12. The Secret History by Donna Tartt
Under the influence of a charismatic classics professor, a group of clever, eccentric misfits at a New England college discover a way of thought and life a world away from their banal contemporaries.
But their search for the transcendent leads them down a dangerous path, beyond human constructs of morality.


13. Wuthering Heights by Emily Bronte
Heathcliff, an orphan, is raised by Mr Earnshaw as one of his own children. Hindley despises him but wild Cathy becomes his constant companion, and he falls deeply in love with her.
But when she will not marry him, Heathcliff’s terrible vengeance ruins them all. Yet still his and Cathy’s love will not die.
14. Harry Potter and the Philosopher’s Stone by J. K. Rowling
Harry Potter has never even heard of Hogwarts when the letters start dropping on the doormat at number four, Privet Drive. Addressed in green ink on yellowish parchment with a purple seal, they are swiftly confiscated by his grisly aunt and uncle.

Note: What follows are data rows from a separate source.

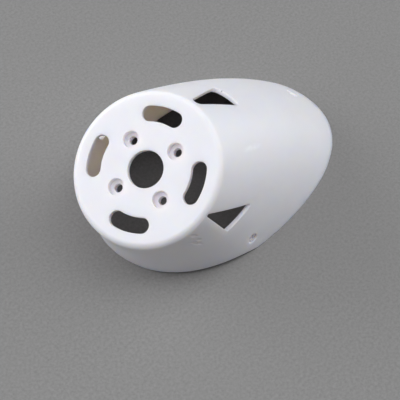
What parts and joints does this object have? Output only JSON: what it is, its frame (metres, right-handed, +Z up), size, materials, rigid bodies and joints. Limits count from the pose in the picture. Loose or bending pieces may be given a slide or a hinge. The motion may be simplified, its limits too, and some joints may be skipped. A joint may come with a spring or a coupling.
{
  "type": "model aircraft firewall",
  "caption": "One-piece moulded nose shell for a model aircraft, with a slotted motor face, a flared vented skin and an oblique open rim.",
  "frame": {"origin": "middle of the bottom of the box, on the plane of the level rim", "axes": "+Z up from the rim plane, +X towards the crown, the long side of the flared skin, +Y to the left flank"},
  "size_m": [0.1194, 0.0712, 0.0542],
  "materials": {
    "white_plastic": "satin moulded white plastic with fine grain and a few light scuffs"
  },
  "bodies": {
    "root": {"firewall_shell": "white_plastic"}
  },
  "joints": []
}
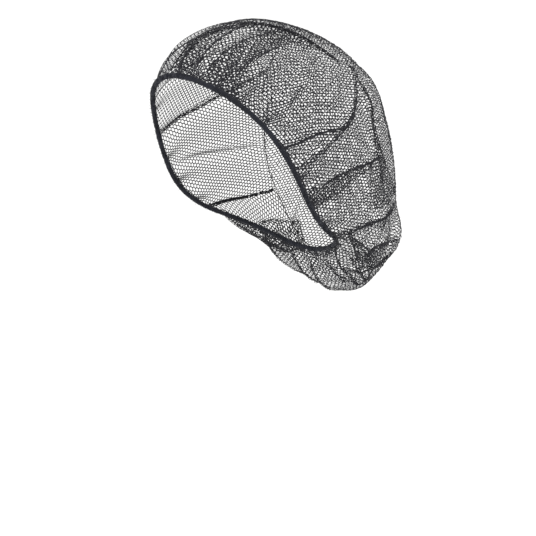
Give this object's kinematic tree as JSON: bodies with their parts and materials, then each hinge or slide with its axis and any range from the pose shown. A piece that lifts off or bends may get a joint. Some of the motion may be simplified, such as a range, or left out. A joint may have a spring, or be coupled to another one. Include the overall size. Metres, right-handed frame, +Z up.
{
  "type": "hairnet",
  "caption": "Worn hairnet: a fine net bag drawn over the skull and sagging behind it, gathered into an elastic edge.",
  "frame": {"origin": "on the outside of the net at the crown, where it bears on top of the head", "axes": "+Z up, the face side towards -Y, the wearer's left towards +X"},
  "size_m": [0.1558, 0.2296, 0.2396],
  "materials": {
    "black_net": "fine knotted nylon thread, satin black",
    "black_elastic": "thread-covered elastic, dull and fuzzy, black with a little blue"
  },
  "bodies": {
    "root": {"net_bag": "black_net", "elastic_edge": "black_elastic"}
  },
  "joints": []
}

Then, on Harry’s eleventh birthday, a great beetle-eyed giant of a man called Rubeus Hagrid bursts in with some astonishing news: Harry Potter is a wizard, and he has a place at Hogwarts School of Witchcraft and Wizardry. An incredible adventure is about to begin!


15. Twilight by Stephenie Meyer
When 17 year old Isabella Swan moves to Forks, Washington to live with her father she expects that her new life will be as dull as the town. But in spite of her awkward manner and low expectations, she finds that her new classmates are drawn to this pale, dark-haired new girl in town. But not, it seems, the Cullen family.
Bella is convinced that Edward Cullen in particular hates her, but she feels a strange attraction to him, although his hostility makes her feel almost physically ill. Bella will soon discover that there is a very good reason for Edward’s coldness. He, and his family, are vampires – and he knows how dangerous it is for others to get too close.